Waldorf students are also nurtured in their physical and emotional health, Maciarello says, noting, “I think our school helps that because what we’re really looking at is fostering that physical, life-giving health that comes from playing and working outside.”
There is ample room to do just that on the school’s sprawling and bucolic campus. The main campus and facilities, including the organic school garden, track and extensive athletic fields, are surrounded by woodlands and a biodynamic dairy farm.
“Our campus is located on 430 acres of Chester County farmland,” Hughes says. “French Creek borders our campus. We also have a beautiful and bountiful school garden, playing fields for sports and games, and trails through our woods for our cross country running team and other environmental and outdoor programs.”

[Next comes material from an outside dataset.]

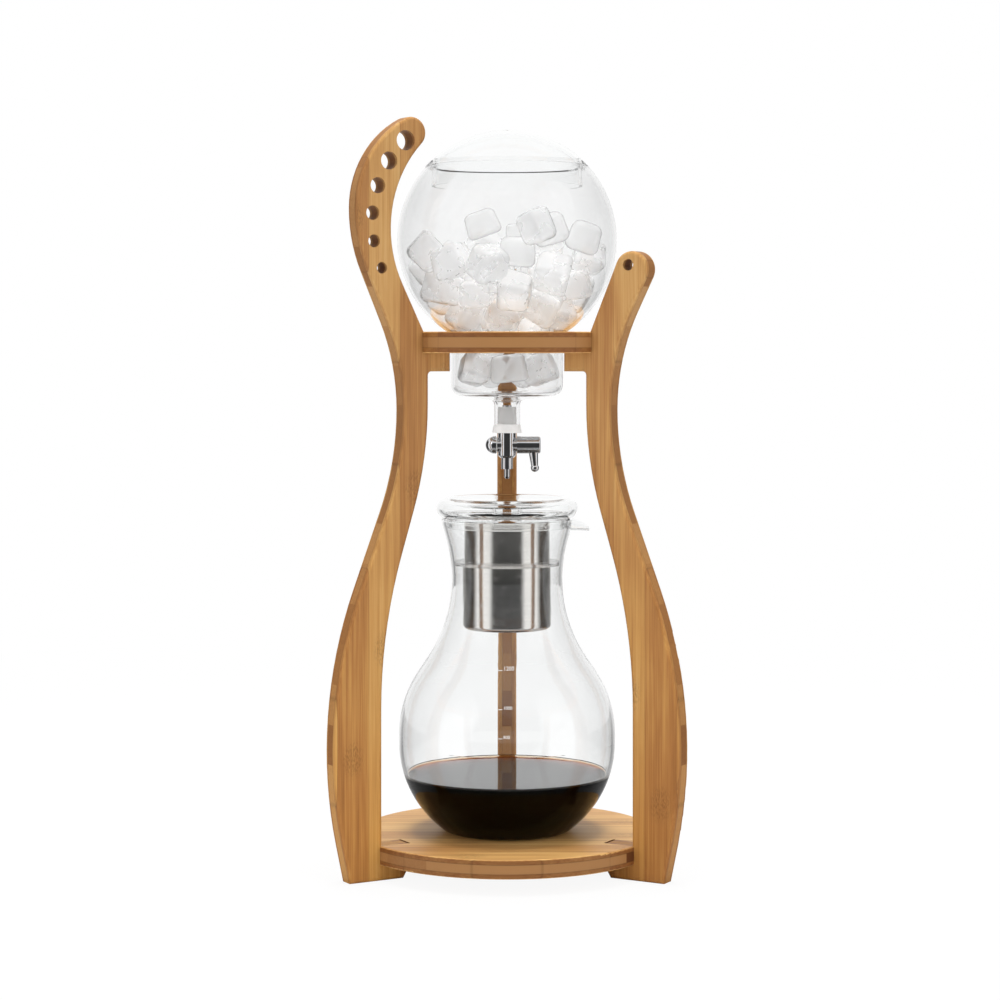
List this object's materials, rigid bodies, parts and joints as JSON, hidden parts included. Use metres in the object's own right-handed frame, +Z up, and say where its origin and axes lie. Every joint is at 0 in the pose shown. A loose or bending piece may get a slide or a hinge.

The organic farm plays a pivotal role in the Waldorf experience. The school lunches, which are lovingly prepared in the school kitchen by staff and parent volunteers, feature items grown in the school’s own garden, which is tended by students, as well as a host of other organic foods, most of which come from an area within two miles of the school.
“At this school,” Maciarello says, “everything feels like it has meaning, from working with animals to studying chemistry to the nature-based kindergarten where children are learning outdoors to the experiential trips students go on.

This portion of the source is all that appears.